Could you give the data below again, exactly and completely?

— begin —

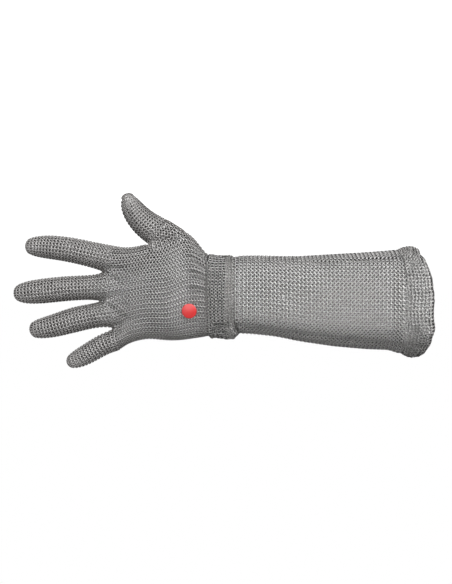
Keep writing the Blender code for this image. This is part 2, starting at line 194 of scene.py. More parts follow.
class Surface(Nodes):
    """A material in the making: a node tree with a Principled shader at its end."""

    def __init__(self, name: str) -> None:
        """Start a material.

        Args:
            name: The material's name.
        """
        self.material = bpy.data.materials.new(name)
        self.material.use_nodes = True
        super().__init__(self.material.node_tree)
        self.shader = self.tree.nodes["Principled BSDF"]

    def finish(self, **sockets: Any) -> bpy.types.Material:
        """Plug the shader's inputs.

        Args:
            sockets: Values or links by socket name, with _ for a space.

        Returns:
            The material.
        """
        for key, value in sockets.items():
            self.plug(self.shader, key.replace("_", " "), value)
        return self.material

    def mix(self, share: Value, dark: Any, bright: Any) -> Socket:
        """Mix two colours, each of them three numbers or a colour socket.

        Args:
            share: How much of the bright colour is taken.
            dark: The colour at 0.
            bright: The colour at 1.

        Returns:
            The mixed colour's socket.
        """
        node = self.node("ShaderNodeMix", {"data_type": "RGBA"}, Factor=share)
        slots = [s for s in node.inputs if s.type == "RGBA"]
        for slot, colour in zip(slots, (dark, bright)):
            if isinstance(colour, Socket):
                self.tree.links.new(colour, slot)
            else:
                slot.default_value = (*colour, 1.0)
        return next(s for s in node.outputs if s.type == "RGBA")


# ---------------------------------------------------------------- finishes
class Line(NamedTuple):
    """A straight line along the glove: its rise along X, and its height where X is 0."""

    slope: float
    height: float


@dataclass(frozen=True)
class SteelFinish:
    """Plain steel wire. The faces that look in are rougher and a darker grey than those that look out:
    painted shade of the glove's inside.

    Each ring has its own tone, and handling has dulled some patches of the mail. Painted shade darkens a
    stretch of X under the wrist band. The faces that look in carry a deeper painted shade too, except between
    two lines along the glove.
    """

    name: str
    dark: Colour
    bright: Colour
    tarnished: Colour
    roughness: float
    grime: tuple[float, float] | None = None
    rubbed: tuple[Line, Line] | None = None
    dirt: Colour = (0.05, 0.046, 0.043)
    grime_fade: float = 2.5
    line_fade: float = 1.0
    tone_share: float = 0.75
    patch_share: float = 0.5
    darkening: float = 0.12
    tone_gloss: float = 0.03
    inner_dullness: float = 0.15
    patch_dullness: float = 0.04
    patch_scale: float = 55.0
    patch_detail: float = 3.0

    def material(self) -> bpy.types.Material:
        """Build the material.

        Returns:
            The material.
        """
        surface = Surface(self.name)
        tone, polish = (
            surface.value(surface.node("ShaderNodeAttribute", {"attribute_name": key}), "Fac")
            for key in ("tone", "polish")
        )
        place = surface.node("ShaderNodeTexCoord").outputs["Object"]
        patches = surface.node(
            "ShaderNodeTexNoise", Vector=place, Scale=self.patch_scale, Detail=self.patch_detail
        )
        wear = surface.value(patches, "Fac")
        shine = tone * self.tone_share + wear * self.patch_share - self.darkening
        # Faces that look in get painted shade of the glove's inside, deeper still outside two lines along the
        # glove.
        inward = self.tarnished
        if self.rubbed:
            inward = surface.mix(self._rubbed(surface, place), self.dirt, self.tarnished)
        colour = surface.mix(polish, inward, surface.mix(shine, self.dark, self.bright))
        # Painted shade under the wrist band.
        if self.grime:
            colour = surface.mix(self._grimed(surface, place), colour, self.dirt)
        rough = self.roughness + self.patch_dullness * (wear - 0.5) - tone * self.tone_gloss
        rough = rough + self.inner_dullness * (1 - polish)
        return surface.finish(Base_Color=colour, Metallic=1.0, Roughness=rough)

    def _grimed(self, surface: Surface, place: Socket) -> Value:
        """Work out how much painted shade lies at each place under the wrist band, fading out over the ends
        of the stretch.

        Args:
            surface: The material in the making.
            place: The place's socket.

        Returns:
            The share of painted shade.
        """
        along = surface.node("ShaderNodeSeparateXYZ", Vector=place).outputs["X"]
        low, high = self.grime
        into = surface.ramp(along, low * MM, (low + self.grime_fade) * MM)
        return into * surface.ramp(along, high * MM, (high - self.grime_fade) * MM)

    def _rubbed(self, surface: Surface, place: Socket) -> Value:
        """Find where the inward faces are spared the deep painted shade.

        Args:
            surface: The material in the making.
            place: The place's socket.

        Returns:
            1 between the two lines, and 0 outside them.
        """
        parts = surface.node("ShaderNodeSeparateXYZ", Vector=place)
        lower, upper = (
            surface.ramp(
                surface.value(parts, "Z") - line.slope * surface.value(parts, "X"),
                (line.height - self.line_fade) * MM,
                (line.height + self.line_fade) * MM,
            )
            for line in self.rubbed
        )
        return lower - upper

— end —

Answer
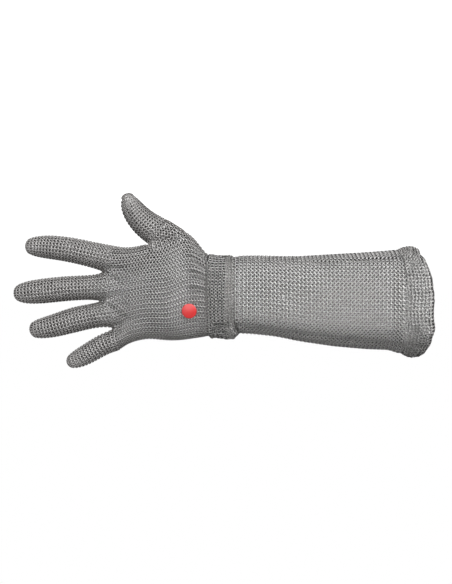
Keep writing the Blender code for this image. This is part 2, starting at line 194 of scene.py. More parts follow.
class Surface(Nodes):
    """A material in the making: a node tree with a Principled shader at its end."""

    def __init__(self, name: str) -> None:
        """Start a material.

        Args:
            name: The material's name.
        """
        self.material = bpy.data.materials.new(name)
        self.material.use_nodes = True
        super().__init__(self.material.node_tree)
        self.shader = self.tree.nodes["Principled BSDF"]

    def finish(self, **sockets: Any) -> bpy.types.Material:
        """Plug the shader's inputs.

        Args:
            sockets: Values or links by socket name, with _ for a space.

        Returns:
            The material.
        """
        for key, value in sockets.items():
            self.plug(self.shader, key.replace("_", " "), value)
        return self.material

    def mix(self, share: Value, dark: Any, bright: Any) -> Socket:
        """Mix two colours, each of them three numbers or a colour socket.

        Args:
            share: How much of the bright colour is taken.
            dark: The colour at 0.
            bright: The colour at 1.

        Returns:
            The mixed colour's socket.
        """
        node = self.node("ShaderNodeMix", {"data_type": "RGBA"}, Factor=share)
        slots = [s for s in node.inputs if s.type == "RGBA"]
        for slot, colour in zip(slots, (dark, bright)):
            if isinstance(colour, Socket):
                self.tree.links.new(colour, slot)
            else:
                slot.default_value = (*colour, 1.0)
        return next(s for s in node.outputs if s.type == "RGBA")


# ---------------------------------------------------------------- finishes
class Line(NamedTuple):
    """A straight line along the glove: its rise along X, and its height where X is 0."""

    slope: float
    height: float


@dataclass(frozen=True)
class SteelFinish:
    """Plain steel wire. The faces that look in are rougher and a darker grey than those that look out:
    painted shade of the glove's inside.

    Each ring has its own tone, and handling has dulled some patches of the mail. Painted shade darkens a
    stretch of X under the wrist band. The faces that look in carry a deeper painted shade too, except between
    two lines along the glove.
    """

    name: str
    dark: Colour
    bright: Colour
    tarnished: Colour
    roughness: float
    grime: tuple[float, float] | None = None
    rubbed: tuple[Line, Line] | None = None
    dirt: Colour = (0.05, 0.046, 0.043)
    grime_fade: float = 2.5
    line_fade: float = 1.0
    tone_share: float = 0.75
    patch_share: float = 0.5
    darkening: float = 0.12
    tone_gloss: float = 0.03
    inner_dullness: float = 0.15
    patch_dullness: float = 0.04
    patch_scale: float = 55.0
    patch_detail: float = 3.0

    def material(self) -> bpy.types.Material:
        """Build the material.

        Returns:
            The material.
        """
        surface = Surface(self.name)
        tone, polish = (
            surface.value(surface.node("ShaderNodeAttribute", {"attribute_name": key}), "Fac")
            for key in ("tone", "polish")
        )
        place = surface.node("ShaderNodeTexCoord").outputs["Object"]
        patches = surface.node(
            "ShaderNodeTexNoise", Vector=place, Scale=self.patch_scale, Detail=self.patch_detail
        )
        wear = surface.value(patches, "Fac")
        shine = tone * self.tone_share + wear * self.patch_share - self.darkening
        # Faces that look in get painted shade of the glove's inside, deeper still outside two lines along the
        # glove.
        inward = self.tarnished
        if self.rubbed:
            inward = surface.mix(self._rubbed(surface, place), self.dirt, self.tarnished)
        colour = surface.mix(polish, inward, surface.mix(shine, self.dark, self.bright))
        # Painted shade under the wrist band.
        if self.grime:
            colour = surface.mix(self._grimed(surface, place), colour, self.dirt)
        rough = self.roughness + self.patch_dullness * (wear - 0.5) - tone * self.tone_gloss
        rough = rough + self.inner_dullness * (1 - polish)
        return surface.finish(Base_Color=colour, Metallic=1.0, Roughness=rough)

    def _grimed(self, surface: Surface, place: Socket) -> Value:
        """Work out how much painted shade lies at each place under the wrist band, fading out over the ends
        of the stretch.

        Args:
            surface: The material in the making.
            place: The place's socket.

        Returns:
            The share of painted shade.
        """
        along = surface.node("ShaderNodeSeparateXYZ", Vector=place).outputs["X"]
        low, high = self.grime
        into = surface.ramp(along, low * MM, (low + self.grime_fade) * MM)
        return into * surface.ramp(along, high * MM, (high - self.grime_fade) * MM)

    def _rubbed(self, surface: Surface, place: Socket) -> Value:
        """Find where the inward faces are spared the deep painted shade.

        Args:
            surface: The material in the making.
            place: The place's socket.

        Returns:
            1 between the two lines, and 0 outside them.
        """
        parts = surface.node("ShaderNodeSeparateXYZ", Vector=place)
        lower, upper = (
            surface.ramp(
                surface.value(parts, "Z") - line.slope * surface.value(parts, "X"),
                (line.height - self.line_fade) * MM,
                (line.height + self.line_fade) * MM,
            )
            for line in self.rubbed
        )
        return lower - upper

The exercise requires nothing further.